Key things to remember about narrative techniques

  • Narrative techniques are the choices authors use to tell a story, including point of view, structure, pacing, and voice.

  • In American Literature since 1860, these choices often shape how readers think about identity, history, memory, and social change.

  • A technique changes meaning by controlling what the reader knows, when the reader knows it, and how the story feels.

  • Unreliable narrators, flashbacks, and nonlinear storytelling are common ways writers complicate the reader’s interpretation.

  • When you analyze a text, connect the technique to the effect it creates, not just to its name.

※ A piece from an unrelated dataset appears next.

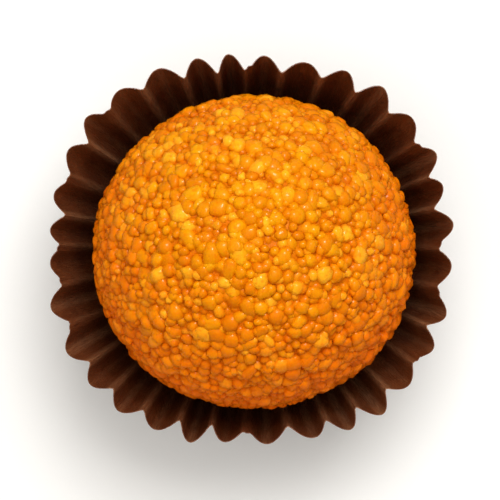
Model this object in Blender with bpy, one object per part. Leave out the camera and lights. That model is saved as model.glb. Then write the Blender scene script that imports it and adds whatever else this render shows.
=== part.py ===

Frequently asked questions about narrative techniques

What is narrative techniques in American Literature since 1860?

Narrative techniques are the methods writers use to tell a story, such as point of view, flashback, pacing, and tone. In American Literature since 1860, these techniques often shape how authors present history, memory, identity, and the changing nation.

Is point of view the same as narrative techniques?

No, point of view is one narrative technique, but narrative techniques is the larger category. The term can also include structure, voice, diction, pacing, and devices like foreshadowing or nonlinear time. If a text uses a first-person narrator, that is part of its narrative technique, not the whole thing.

What is an example of narrative techniques in a novel?

A good example is a novel that uses an unreliable narrator or jumps back and forth in time. In a text like Huckleberry Finn, the narrator’s voice and limited understanding shape the reader’s interpretation of events. That means the storytelling method is part of the meaning, not just the style.

How do I write about narrative techniques in a literature essay?

Name the technique, then explain its effect. For example, you could say the author uses flashbacks to show how the past still controls the present, or a limited point of view to keep the reader from seeing the full truth. Strong essays connect the technique to theme, character, or tone.